Denn die Kameras nähmen unzählige Fotos auf. "Die KI hilft dabei, zu ermitteln, was auf den Fotos ein Tier ist und was nicht." So könnten die riesigen Datenmengen besser gehandhabt werden, sagt Köhncke. Die KI könne auch erkennen, welche Arten auf den Fotos zu sehen sind - und manchmal sogar, welche einzelnen Tiere. "Bei Katzen wie Tigern und Leoparden kann sie die Individuen anhand der Streifen und Flecken erkennen."

Selbst bei Zebras, Giraffen, Walen und Delfinen seien Muster oder Finnen einzigartig und so entschlüsselbar. "Wenn man die Tiere einzeln erkennen kann, kann man mit statistischen Modellen errechnen, wie viele Tiere dieser Art es insgesamt in dem Gebiet gibt", erläutert der Experte.

Ein solches Projekt startete der WWF Deutschland im August zusammen mit der Firma IBM in Zentralafrika: Dort sollen Waldelefanten beobachtet und gezählt werden. KI hilft bei solchen Projekten nicht nur dabei, die Datenmengen zu analysieren. Sie kann auch Verhaltensmuster erkennen und präzise Vorhersagen treffen.

Andere KI-Ansätze seien audiobasiert, führt Köhncke weiter aus. Gerade in großen Waldsystemen in Afrika, Asien oder Lateinamerika ergebe das viel Sinn, weil man dort nicht weit sehen könne. Manche Programme könnten Vogelstimmen erkennen und so helfen, die Tierarten zu kartieren. Selbst aus Kettensägengeräuschen könnten Fachleute Schlüsse ziehen - nämlich wo gerade Wald abgeholzt werde. Und Schüsse deuteten auf Wilderer hin.

Aus dem Weltraum kann die Überwachung ebenfalls erfolgen. Köhncke erzählt, dass Satellitenfotos schnell aufzeigen könnten, wo es brenne. "Über die Satellitenauswertung ist es auch möglich, die Bewegung von Geiern zu erfassen." So könne man erkennen, wo ein totes Tier liege - auch das könne ein Hinweis auf Wilderei sein. "Es werden immer mehr Dinge entwickelt", resümiert Köhncke.

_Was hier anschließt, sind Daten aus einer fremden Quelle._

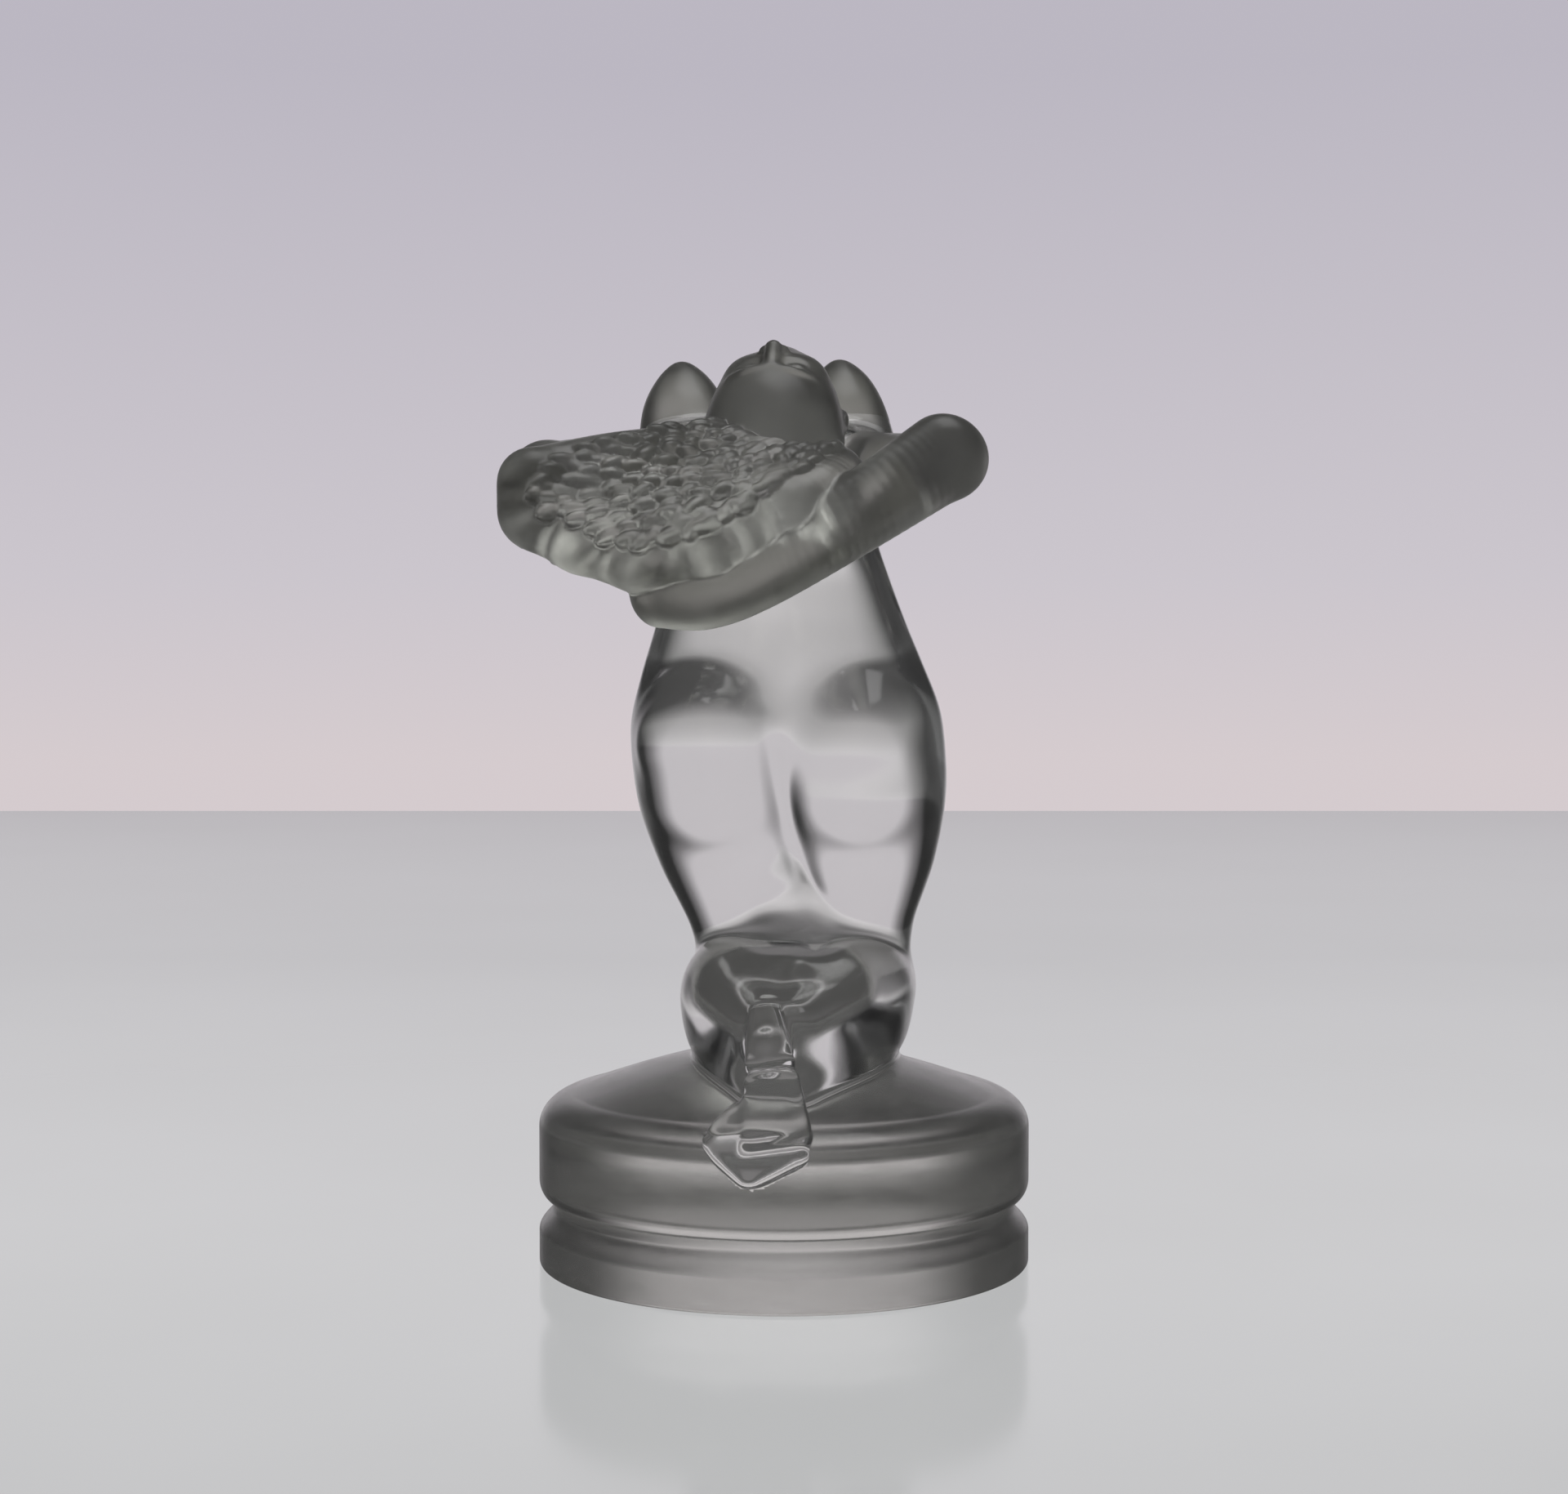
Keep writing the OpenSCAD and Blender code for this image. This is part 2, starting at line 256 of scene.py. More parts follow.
def build_body(field):
    """Trunk, thighs and lower legs in one smooth skin."""
    add_limb(field, [
        st(0, 2.5, 28, 17.6, 9, 9), st(0, 1.5, 35, 20.4, 9.8, 9), st(0, 0.6, 43, 21.5, 10.6, 8),
        st(0, 1, 50, 20.7, 10.2, 8),
        st(0, 3.0, 58, 18.1, 8.9, 7.4), st(0, 4.4, 65, 16.1, 7.9, 7), st(0, 3.6, 71, 15, 8.0, 6),
        st(0, 0.6, 77, 15.8, 9, 6), st(0, -5, 82, 16.4, 8.4, 5.8),
    ], 0)
    for side in (1, -1):
        fuller = 0.5 if side < 0 else -0.5
        add_limb(field, [st(side * 10, -5.8 - fuller, 42 + fuller, 9.9 + fuller, 9.8 + fuller, 9.4),
                         st(side * 9.8, -4.6, 36, 9.8, 9.6, 9)], 4.0)
        add_limb(field, [
            st(side * 10.8, 0.5, 44, 10.2, 10, 9), st(side * 10.8, 1.2, 36, 10.6, 10.3, 9),
            st(side * 10, 3.4, 27.5, 9.9, 9.9, 8),
            st(side * 8.3, 6.4, 18.5, 8.2, 9, 7), st(side * 7.6, 9, 12, 7.7, 8.6, 7),
        ], 3.4)
    # Cleft behind, fold in front, groove of the spine
    cut_limb(field, [st(-0.4, -17.4, 46, 1.2, 3.2, 2), st(-0.2, -14.6, 38, 1.3, 4.2, 3),
                     st(0.6, -11.0, 29, 1.5, 4.8, 3), st(2.4, -7.2, 21, 2.0, 4.8, 3),
                     st(3.4, -4.6, 16, 2, 4, 2)], 2.4)
    cut_limb(field, [st(0, 15.6, 33, 1.0, 2.2, 2), st(0, 17.6, 24, 1.2, 2.6, 3),
                     st(0, 18.4, 14, 1.2, 2.6, 3)], 3.4)
    cut_limb(field, [st(0, -11.6, 84, 1.4, 2.4, 2), st(0, -7.2, 74, 1.5, 2.2, 3),
                     st(-0.2, -7.8, 62, 1.3, 2, 3), st(-0.2, -13.4, 50, 1, 2, 2)], 3.4)
    for side in (1, -1):
        add_limb(field, [
            st(side * 8.2, 9, 7.4, 8, 8.4, 8.2), st(side * 8.4, -2, 7, 7.9, 8.4, 8.2),
            st(side * 6.6, -12, 5, 6.8, 7, 7), st(side * 2.4, -21.5, 4, 4.4, 4.6, 5),
        ], 1.2)
        add_limb(field, [st(side * 7.6, 8, 1.5, 7.2, 7.8, 6), st(side * 7.6, -3, 1.5, 7, 7.8, 6),
                         st(side * 5.4, -13, 0, 5.6, 6, 6), st(side * 2, -22, -1.5, 4, 4.4, 5)], 3.0)
    add_limb(field, [st(0, 7, 19, 10, 9, 9), st(0, 4, 10, 12, 11, 9)], 2.0)
    add_limb(field, [st(0, 1, 8, 9, 8, 7), st(0, -8, 7.6, 9, 7.6, 6.6), st(0, -15, 5.4, 6, 6, 6),
                     st(0, -22, 3, 4, 4, 5)], 2.6)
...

Das Leibniz-Zentrum für Marine Tropenforschung in Bremen berichtete jüngst davon, KI für den Blick in die Tiefe zu nutzen. Zwei Doktorfisch-Arten wurden in Korallenriffen im Roten Meer beobachtet. Die Bewegungen der Fische wurden dreidimensional erfasst, während sie auf Nahrungssuche waren. So konnten die Forschenden das marine Ökosystem besser verstehen - was wichtig ist, um Schutzmaßnahmen für die Riffe zu entwickeln.

In Indien machen sich Fachleute außerdem Gedanken darüber, wie sich Begegnungen zwischen Menschen und potenziell gefährlichen Wildtieren verhindern lassen. Denn immer wieder sterben Menschen, wenn sie auf Elefanten, Tiger oder Leoparden treffen. Der Chefkonservator der Wälder im nordindischen Uttarakhand, Sameer Sinha, sagt der dpa, in seinem Bundesstaat würden deswegen nun Kamerafallen mit KI-Technologie eingesetzt.

Die Kameras verfügten über Internetfähigkeit, wodurch Bilder in Echtzeit an einen Computerserver übertragen werden können. Kommen solche Tiere in die Nähe von Dörfern, werden automatisch Warnungen generiert. Daraufhin informiert die Forstbehörde die Dorfbewohner und setzt Reaktionsteams ein, die eingreifen können. Das einzige Problem bisher bei der Anwendung, sagt Sinha: Nicht immer gebe es in der Gegend gutes Internet.